Na minha perspectiva, a primeira coisa que tenho notado é que o curso feito em parceria com a ENAP pode ser considerado algo muito relevante: significa que o J-PAL está conseguindo treinar gerações de servidores públicos no Brasil. Até agora, tivemos mais de oito anos de pessoas do governo que pelo menos ouviram falar em avaliações de impacto, sem mencionar quem escolheu se aprofundar, se especializando e levando isso para suas áreas de expertise. A outra coisa que vejo é que falar sobre avaliação de impacto no governo federal é muito mais fácil agora, há muito menos atrito e resistência. Por exemplo, em outubro de 2023, o Ministério da Saúde do Brasil publicou um livro sobre avaliação de impacto, focado em políticas de saúde no Sistema Único de Saúde brasileiro. Percebo isso como um resultado parcial do trabalho do J-PAL, juntamente com outras organizações, claro, mas comparado ao lugar onde o J-PAL estava no Brasil quando começamos, as pessoas conhecem a organização com muito mais frequência e também estão mais cientes do que é uma avaliação de impacto.
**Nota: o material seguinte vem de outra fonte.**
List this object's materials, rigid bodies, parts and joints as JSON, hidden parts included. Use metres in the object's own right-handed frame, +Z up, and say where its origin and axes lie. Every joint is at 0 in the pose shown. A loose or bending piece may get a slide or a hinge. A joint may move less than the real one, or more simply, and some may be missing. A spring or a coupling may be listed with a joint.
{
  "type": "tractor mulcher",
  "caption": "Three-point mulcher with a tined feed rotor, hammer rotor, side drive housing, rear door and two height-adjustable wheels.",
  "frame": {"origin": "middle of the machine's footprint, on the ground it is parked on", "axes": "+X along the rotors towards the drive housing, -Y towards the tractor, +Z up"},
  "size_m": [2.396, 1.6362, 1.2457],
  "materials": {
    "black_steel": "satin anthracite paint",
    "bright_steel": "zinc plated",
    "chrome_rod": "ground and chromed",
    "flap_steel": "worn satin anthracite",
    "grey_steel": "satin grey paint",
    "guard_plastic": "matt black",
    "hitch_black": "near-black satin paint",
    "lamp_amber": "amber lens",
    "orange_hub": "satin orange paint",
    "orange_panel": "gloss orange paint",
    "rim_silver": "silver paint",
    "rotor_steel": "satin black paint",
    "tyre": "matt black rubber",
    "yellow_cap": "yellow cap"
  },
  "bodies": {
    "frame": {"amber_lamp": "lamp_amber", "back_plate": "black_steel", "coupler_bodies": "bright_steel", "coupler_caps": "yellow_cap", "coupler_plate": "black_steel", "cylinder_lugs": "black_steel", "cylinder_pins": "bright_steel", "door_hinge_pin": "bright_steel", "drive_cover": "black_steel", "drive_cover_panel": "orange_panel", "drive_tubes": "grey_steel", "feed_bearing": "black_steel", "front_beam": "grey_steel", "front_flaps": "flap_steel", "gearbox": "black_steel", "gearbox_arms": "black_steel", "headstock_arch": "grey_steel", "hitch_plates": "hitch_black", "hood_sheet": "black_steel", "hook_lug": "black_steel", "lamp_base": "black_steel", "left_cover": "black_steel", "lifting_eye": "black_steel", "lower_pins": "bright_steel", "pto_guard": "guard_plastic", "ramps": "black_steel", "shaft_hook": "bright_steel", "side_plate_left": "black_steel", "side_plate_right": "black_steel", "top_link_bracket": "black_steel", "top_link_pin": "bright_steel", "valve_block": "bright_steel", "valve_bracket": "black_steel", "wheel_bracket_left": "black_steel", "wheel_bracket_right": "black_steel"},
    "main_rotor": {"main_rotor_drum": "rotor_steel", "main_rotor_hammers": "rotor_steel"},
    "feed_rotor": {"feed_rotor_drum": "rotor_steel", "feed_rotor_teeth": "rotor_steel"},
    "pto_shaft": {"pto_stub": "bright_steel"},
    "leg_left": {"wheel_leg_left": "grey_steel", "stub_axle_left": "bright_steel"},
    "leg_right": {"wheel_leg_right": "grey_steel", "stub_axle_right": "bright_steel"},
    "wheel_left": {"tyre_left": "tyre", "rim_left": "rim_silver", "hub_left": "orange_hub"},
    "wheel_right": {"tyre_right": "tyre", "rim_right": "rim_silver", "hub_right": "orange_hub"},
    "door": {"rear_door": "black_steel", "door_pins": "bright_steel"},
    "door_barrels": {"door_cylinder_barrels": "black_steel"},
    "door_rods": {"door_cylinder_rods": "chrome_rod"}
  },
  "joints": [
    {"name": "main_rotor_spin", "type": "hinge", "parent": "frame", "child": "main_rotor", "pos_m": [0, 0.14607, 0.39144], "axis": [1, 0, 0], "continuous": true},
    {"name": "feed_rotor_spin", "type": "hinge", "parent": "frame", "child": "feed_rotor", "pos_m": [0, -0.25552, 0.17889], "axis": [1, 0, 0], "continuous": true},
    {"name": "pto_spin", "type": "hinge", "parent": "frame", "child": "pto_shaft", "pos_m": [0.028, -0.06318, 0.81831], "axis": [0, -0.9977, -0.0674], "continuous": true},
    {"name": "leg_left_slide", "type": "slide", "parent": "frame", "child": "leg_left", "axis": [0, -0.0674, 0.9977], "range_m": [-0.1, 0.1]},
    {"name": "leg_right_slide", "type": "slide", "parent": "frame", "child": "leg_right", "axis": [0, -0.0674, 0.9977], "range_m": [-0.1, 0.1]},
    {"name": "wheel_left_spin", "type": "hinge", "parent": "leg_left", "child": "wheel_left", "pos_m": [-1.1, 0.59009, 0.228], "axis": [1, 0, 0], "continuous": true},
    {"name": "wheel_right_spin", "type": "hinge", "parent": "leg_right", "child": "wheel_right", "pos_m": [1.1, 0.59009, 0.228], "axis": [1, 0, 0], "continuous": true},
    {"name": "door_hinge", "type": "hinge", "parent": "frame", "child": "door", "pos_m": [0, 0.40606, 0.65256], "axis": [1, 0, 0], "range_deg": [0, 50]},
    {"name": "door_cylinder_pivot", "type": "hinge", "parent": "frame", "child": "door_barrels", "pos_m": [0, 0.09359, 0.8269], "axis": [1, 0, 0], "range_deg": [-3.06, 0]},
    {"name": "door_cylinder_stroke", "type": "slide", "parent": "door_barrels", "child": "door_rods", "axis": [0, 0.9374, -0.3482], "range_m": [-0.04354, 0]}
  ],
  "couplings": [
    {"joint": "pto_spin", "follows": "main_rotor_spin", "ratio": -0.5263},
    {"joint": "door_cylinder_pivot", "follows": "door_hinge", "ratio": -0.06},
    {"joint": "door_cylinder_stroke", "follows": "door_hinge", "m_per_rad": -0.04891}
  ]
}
Como você acha que seu tempo no J-PAL contribuiu para sua posição atual no BID? Quais habilidades você aprendeu na organização que ainda lhe ajudam hoje?
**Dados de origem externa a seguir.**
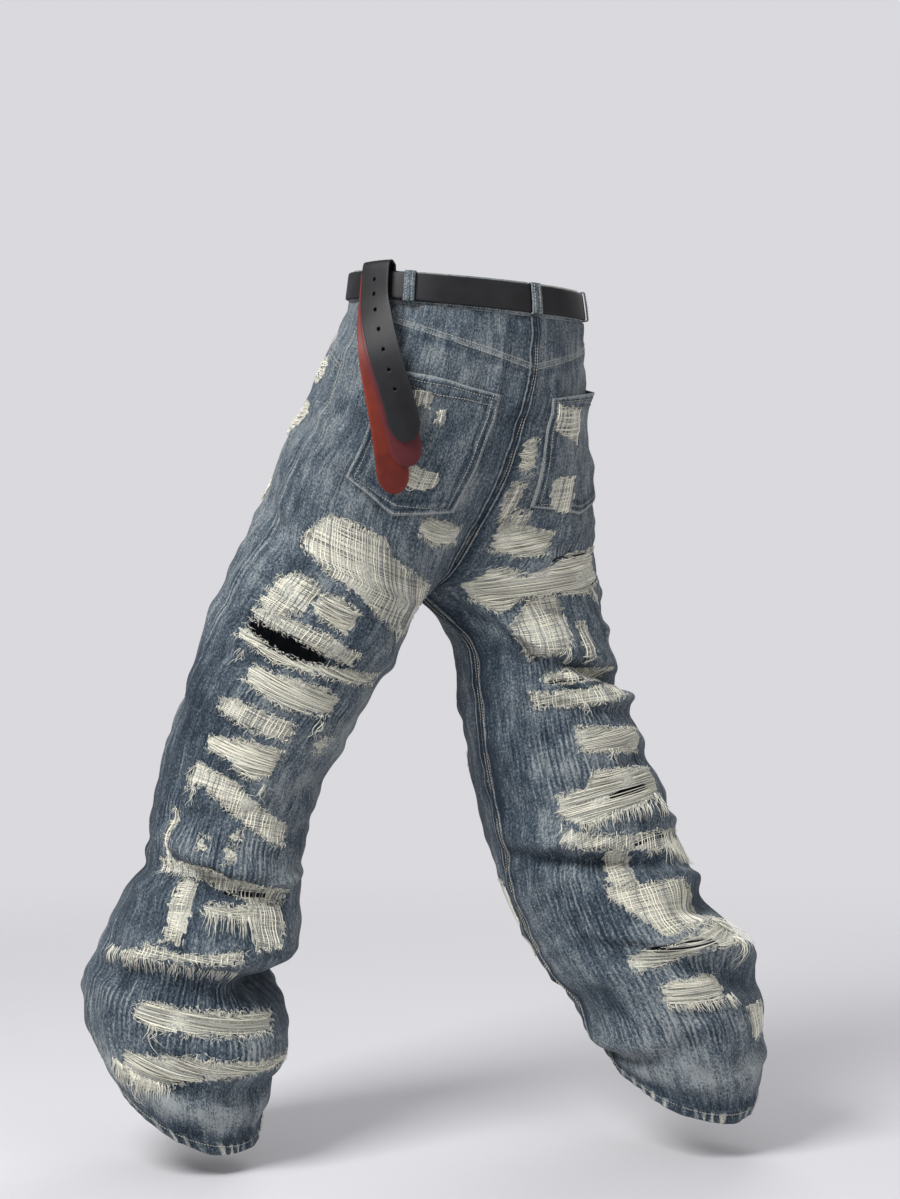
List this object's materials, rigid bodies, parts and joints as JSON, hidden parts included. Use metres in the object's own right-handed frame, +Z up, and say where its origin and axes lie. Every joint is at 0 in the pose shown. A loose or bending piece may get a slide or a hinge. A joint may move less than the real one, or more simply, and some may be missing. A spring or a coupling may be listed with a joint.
{
  "type": "ripped jeans worn on no figure, with a belt",
  "caption": "Wide-leg ripped jeans in a worn stride, hollow and open at waist and hems, with a belt whose three layered ends hang at the left hip.",
  "frame": {"origin": "middle of the waist opening, at the top edge of the waistband", "axes": "+Z up, front faces -Y, the wearer's left is +X"},
  "size_m": [0.7381, 0.5689, 1.0578],
  "materials": {
    "denim": "matte washed twill",
    "denim_dark": "matte twill, less washed",
    "thread": "matte raw cotton",
    "black_leather": "satin",
    "burgundy_leather": "satin",
    "red_leather": "satin",
    "metal": "brushed"
  },
  "bodies": {
    "root": {"back_left": "denim", "back_right": "denim", "front_left": "denim", "front_right": "denim", "yoke_left": "denim", "yoke_right": "denim", "waistband": "denim", "back_pocket_left": "denim", "back_pocket_right": "denim", "pocket_facing_left": "denim_dark", "pocket_facing_right": "denim_dark", "belt_loop_1": "denim", "belt_loop_2": "denim", "belt_loop_3": "denim", "belt_loop_4": "denim", "belt_loop_5": "denim", "belt_strap": "black_leather", "tail_black": "black_leather", "tail_burgundy": "burgundy_leather", "tail_red": "red_leather", "buckle_frame": "metal", "buckle_prong": "metal", "waist_button": "metal", "fringe_knee_left": "thread", "fringe_calf_left": "thread", "fringe_shin_left": "thread", "fringe_knee_right": "thread", "fringe_side_right": "thread", "fringe_shin_right": "thread"}
  },
  "joints": []
}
A visão de avaliação de impacto, isto é, conseguir pensar nas políticas do início ao fim, do planejamento à avaliação. Normalmente, as pessoas esquecem de avaliar, focando no presente, e só pensam na avaliação mais tarde, quando já não há mais condições de fazê-la corretamente porque dados não foram coletados ou a articulação necessária entre os departamentos governamentais e a academia não foi feita — ou por qualquer outro número de razões. Meu tempo no J-PAL me deu a visão de que a avaliação deve ser pensada desde o início. Não é algo a mais, e sim algo que nos dirá se há um impacto ou não.
Que conselho você daria a alguém interessado em trabalhar no J-PAL ou em outra organização focada em pesquisa e políticas públicas?
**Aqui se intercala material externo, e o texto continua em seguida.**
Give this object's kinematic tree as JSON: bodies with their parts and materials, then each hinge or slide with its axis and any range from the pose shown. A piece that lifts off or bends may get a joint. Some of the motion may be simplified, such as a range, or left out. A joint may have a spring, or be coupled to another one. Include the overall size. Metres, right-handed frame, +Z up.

Meu maior conselho, assumindo que a pessoa tenha o conhecimento técnico (o primeiro passo seria estudar!), é que qualquer instituição é feita de pessoas. É muito importante saber construir relacionamentos pessoais. O esforço do J-PAL em ter pessoas inseridas no governo faz uma grande diferença: estar presente no dia-a-dia para tomar um café ou almoçar é muito importante. Alguém que faz parte do J-PAL, quando está em uma reunião ou está interagindo com o governo, é alguém que está representando o centro de pesquisa e, se este alguém não souber construir relacionamentos, poderá estar prejudicando todo o trabalho do centro. Portanto, além de se ter uma base sólida de conhecimento técnico/teórico, é importante construir bons relacionamentos com as organizações com as quais você está interagindo.
A diversidade também é muito importante e algo que deve ser levado além do discurso. Em muitas organizações, podemos ver avanços na contratação de minorias, mas ainda falta a contratação de pessoas negras e indígenas. A orientação sexual parece estar sendo relativamente bem administrada, mas pessoas trans ainda sofrem — é muito mais difícil para elas. Ter uma equipe diversa nos permite fazer conexões em todos os níveis, e pode nos ajudar a alcançar melhor nossos objetivos.